K had just finished his show when I arrived, which was poor timing, and he’s got a day off tomorrow but I’ll see it Wednesday. We met up and went for a few drinks, eventually ending up down at the Underbelly where I bumped into Rachel and Gareth from the Laughterhouse in Liverpool (the scene of my annoying show the other Friday) and it was great to see two more familiar faces amongst a sea of familiar faces. You bump into people you’ve not seen in a few years but gigged with one upon a time. Richard Herring also appeared and it’s a pleasure to see him and have a couple of pints. I stole the idea for this Blog off him, of course, and I really am in his debt because of that. To be honest, quite a few factors here are completely Richard Herring. The overuse of the word ‘idiot’, for one, is completely ripped off. All the Lee And Herring stuff on TV, radio, and in print had a fascination with the overuse of a word, the technique being that if you use a single word too much it becomes funny, which in the right hands it does. Especially a word like ‘idiot’, being as it is overly strong and direct for most situations. It’s also a bit childish which is even better.

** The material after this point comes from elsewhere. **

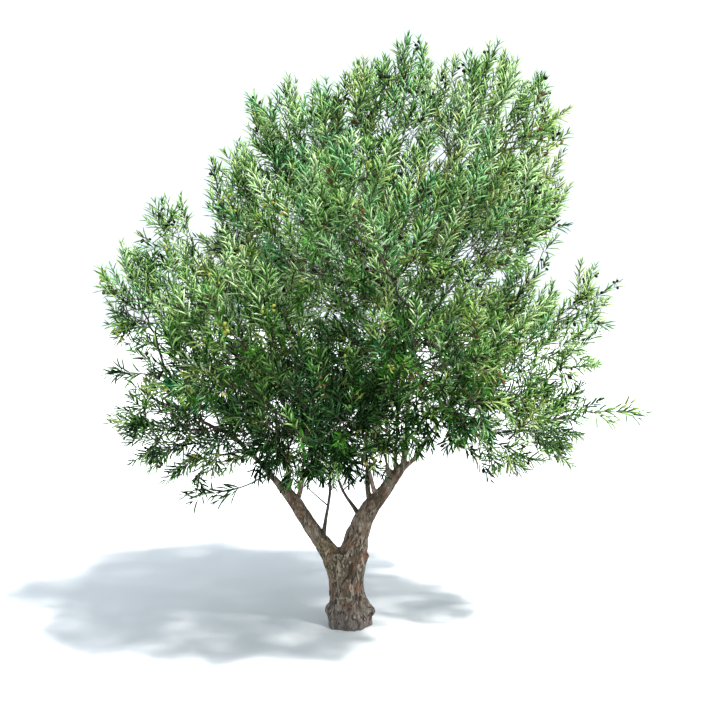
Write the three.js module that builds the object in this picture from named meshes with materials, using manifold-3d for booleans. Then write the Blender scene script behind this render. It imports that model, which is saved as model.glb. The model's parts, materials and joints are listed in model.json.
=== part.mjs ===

Richard’s really enjoying his show this year, feeling it’s the best work he’s done. I’ve not seen the final Edinburgh version yet, but you’ll remember I saw the preview in Liverpool not long ago and loved it. He’s got this very strange idea in his head that he’s only just getting good at stand-up, which is the dispelling of a complex he developed as a young man when he faltered at it during the start of his career whilst his comedy partner Stewart Lee seemed to excel. I don’t know where he gets the idea he’s only just becoming good because he’s one of the most natural and fearless performers you’ll ever watch, always completely in command whenever I’ve seen him. He’s ace! There you go, the overuse of the childish word ‘ace’. That’s another Herringism.

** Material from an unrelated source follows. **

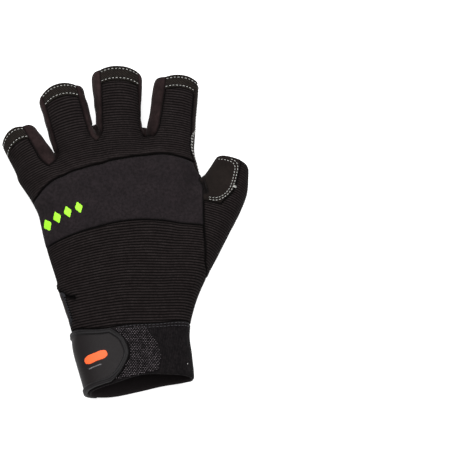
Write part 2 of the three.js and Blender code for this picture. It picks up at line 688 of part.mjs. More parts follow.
// The layers on the palm are cut by their outlines from sheets that lie parallel to it.
const manifold = (vertProperties, triVerts) =>
  new wasm.Manifold(new wasm.Mesh({ numProp: 3, vertProperties, triVerts }));
const asSolid = ({ points, faces }) =>
  manifold(Float32Array.from(points.flatMap((p) => [p.x, p.y, p.z])), Uint32Array.from(faces.flat()));
function prism(outline, count) {
  const curve = new THREE.CatmullRomCurve3(outline.map(([x, y]) => vec(x, y, 0)), true, "centripetal");
  const ring = curve.getSpacedPoints(count).slice(0, -1).map(({ x, y }) => new THREE.Vector2(x, y));
  const block = new THREE.ExtrudeGeometry(new THREE.Shape(ring), { depth: HIGHEST, bevelEnabled: false });
  block.translate(0, 0, -HIGHEST / 2);
  block.deleteAttribute("normal");
  block.deleteAttribute("uv");
  const welded = mergeVertices(block, CLOSE);
  return manifold(welded.getAttribute("position").array, welded.getIndex().array);
}
const threes = (list) => Array.from({ length: list.length / 3 }, (_, i) => [...list.slice(3 * i, 3 * i + 3)]);
function cutPiece(name, layer, outline, count) {
  const { vertProperties, triVerts } = layer.intersect(prism(outline, count)).getMesh();
  piece(name, { points: threes(vertProperties).map((p) => vec(...p)), faces: threes(triVerts) }, "layer");
}
const overlayLayer = asSolid(palm.solid(LAYER_GAP + OVERLAY, LAYER_GAP));
const padFloor = 2 * LAYER_GAP + OVERLAY;
const padLayer = asSolid(palm.solid(padFloor + PAD, padFloor, SEAM_INSET, 0));
cutPiece("palm_overlay", overlayLayer, OVERLAY_OUTLINE, OVERLAY_CORNERS);
for (const [name, outline] of Object.entries(PADS)) cutPiece(name, padLayer, outline, PAD_CORNERS);

group.position.set(-CENTRE[0], -CENTRE[1], 0);

export default group;
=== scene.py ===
"""The looks of a half-finger work glove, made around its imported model.

Tables and shapes are in millimetres in the frame of the model's source, whose point CENTRE is the origin
here. Each cloth piece is a closed wall grown from rows of points on one smooth hollow form, as in the model,
but fine enough to carry its ribs, rolled edges, folds and stitching.
"""

import math

import bpy
import numpy as np
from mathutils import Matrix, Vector, geometry, kdtree


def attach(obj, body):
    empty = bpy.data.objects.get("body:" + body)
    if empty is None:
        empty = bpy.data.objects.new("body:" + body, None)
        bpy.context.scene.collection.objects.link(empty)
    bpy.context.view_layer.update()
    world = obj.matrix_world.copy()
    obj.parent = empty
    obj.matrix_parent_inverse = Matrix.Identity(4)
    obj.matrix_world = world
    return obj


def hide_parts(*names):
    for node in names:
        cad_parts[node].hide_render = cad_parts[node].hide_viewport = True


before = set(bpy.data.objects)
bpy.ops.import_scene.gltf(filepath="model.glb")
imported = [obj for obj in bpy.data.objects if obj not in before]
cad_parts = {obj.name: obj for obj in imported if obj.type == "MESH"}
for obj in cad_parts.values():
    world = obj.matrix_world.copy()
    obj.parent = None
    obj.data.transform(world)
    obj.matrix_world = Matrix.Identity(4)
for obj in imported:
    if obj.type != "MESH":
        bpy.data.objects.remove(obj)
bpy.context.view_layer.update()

MM = 0.001
CENTRE = np.array([2.46, -0.5, 0.0])

# Walls of the model: how thick they are, and how high above the form they start
KNIT, FOAM, HEM, SUEDE, STRIP, CUFF = 1.3, 1.9, 1.6, 1.3, 1.1, 1.6
LAYER_GAP, OVERLAY = 0.4, 1.0
TAB_GAP, TAB = 0.7, 2.4

# The hollow form is a union of tubes, each with the foot and the lean of its axis. Rows: distance along the
# tube, its left and right sides, the height of its widest line, and how far it rises above and drops below it
SECTION_POWER = 2.5
FINGER_BLEND, HAND_BLEND, HAND_END = 2.0, 5.0, 54.0
TUBES = {
    "hand": ((0, 0), 0.0, [
        (-112, -14.6, 43, 11.5, 11, 10.6),
        (-92, -19.8, 42.9, 11.5, 11.3, 10.6),
        (-76, -24.2, 41.7, 11.5, 11.6, 10.4),
        (-62, -27.6, 40.3, 12, 12, 9.4),
        (-47, -32.1, 42.5, 12.5, 12.8, 9),
        (-38, -35, 43.9, 12.7, 13, 9),
        (-30, -36.6, 45, 12.8, 13.2, 9),
        (-11, -42.2, 46, 13, 13.4, 9.3),
        (7, -46.1, 46, 13, 13.4, 9.3),
        (24, -49.1, 48, 12.6, 12.6, 8.8),
        (40, -44, 44.6, 11.5, 11.4, 8),
        (54, -30, 38.8, 11, 10, 6),
    ]),
    "little": ((-45, 32), -27.0, [
        (-40, -3, 6, 12, 6, 4),
        (-14, -9.4, 10.5, 12, 10.6, 8.2),
        (-4, -10.9, 11.8, 11.6, 10.3, 8.3),
        (3, -11.6, 12.6, 11.2, 10, 8.5),
        (8, -11.8, 12.8, 11, 9.8, 8.8),
        (11, -11.1, 12.9, 10.8, 9.6, 9),
        (16, -10.7, 12.8, 10.6, 9.4, 9.3),
        (28, -10.4, 11.3, 10.2, 8.8, 9.2),
        (46, -10, 8, 10, 8.4, 9),
    ]),
    "ring": ((-27, 50), -15.0, [
        (-50, -6, 10, 12.5, 7, 5),
        (-20, -9.5, 13, 12.4, 12.2, 8.4),
        (0, -10.4, 14.6, 11.6, 11, 8.6),
        (16, -10.7, 14.6, 10.8, 9.8, 9.6),
        (36, -10.6, 15.1, 10.4, 9.2, 9.6),
        (52, -10, 14.6, 10.2, 9, 9.4),
    ]),
    "middle": ((0, 58), -3.5, [
        (-55, -8, 9, 12.5, 7, 5),
        (-22, -11.5, 12.5, 12.4, 12.8, 8.6),
        (0, -14.4, 13.6, 11.8, 11.4, 8.8),
        (14, -13, 12.2, 10.9, 10.2, 9.8),
        (38, -13.8, 14.2, 10.4, 9.6, 9.8),
        (54, -13.3, 14.4, 10.2, 9.4, 9.6),
    ]),
    "index": ((30, 55), 5.0, [
        (-55, -8, 8, 12.5, 7, 5),
        (-22, -11.5, 12.6, 12.4, 12.4, 8.6),
        (0, -15.6, 12.9, 11.6, 11, 8.7),
        (8, -15.2, 12.7, 11.3, 10.6, 9),
        (16, -14.3, 12.2, 10.9, 10, 9.7),
        (38, -13.4, 11.9, 10.4, 9.5, 9.7),
        (54, -13.2, 11.8, 10.2, 9.3, 9.6),
    ]),
    "thumb": ((37, -46), 16.5, [
        (-8, -16, 2, 12.5, 8, 6),
        (12, -17, 5.9, 12.6, 10.6, 8),
        (32, -17, 9.3, 12.8, 12, 8.8),
        (53, -15.4, 12.6, 12.8, 12.4, 9.4),
        (74, -12.6, 15.1, 12.6, 12, 9.8),
        (88, -9, 12.8, 12.4, 11, 9.8),
        (97, -6.6, 10.6, 12.4, 10.4, 9.6),
        (110, -6, 10.4, 12.2, 10, 9.4),
    ]),
}
LEFT, RIGHT, MID, RISE, DROP = range(1, 6)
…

Comics like Richard are experienced veterans of the festival (this is his 22nd show), but of course others are seeing it for the first time. One such person is Paul Smith, a comic from Liverpool, who we also bumped into by chance. He’d just been eliminated in the semi final of So You Think You’re Funny, the comedy competition for new acts, and was pretty shell shocked. You need a thick skin to be a comedian and so whist we told him that whilst everyone gets unfairly knocked out of this silly competition, we also mocked his failing face and told him he was useless. Over a pint, with a consoling arm around him. This is important, young comics have to get used to baseball bat blows all the time, (because they don’t stop as you progress either) whilst being assured they’ll be okay in the long run. I remember getting knocked out in the semi-finals of the same competition. The only act to get an encore on the night, I felt confident I’d finish in the top three of eight and progress to the final, but I didn’t and later found out the judges realised they needed another northern act in the final. It’s all a load of silly.
And there will be far bigger injustices handed out here in Edinburgh than that. And far more glorious triumphs. It’s just such a crazy, hold onto your hats melting pot. I love it. But then I’m not performing, so it’s easy to.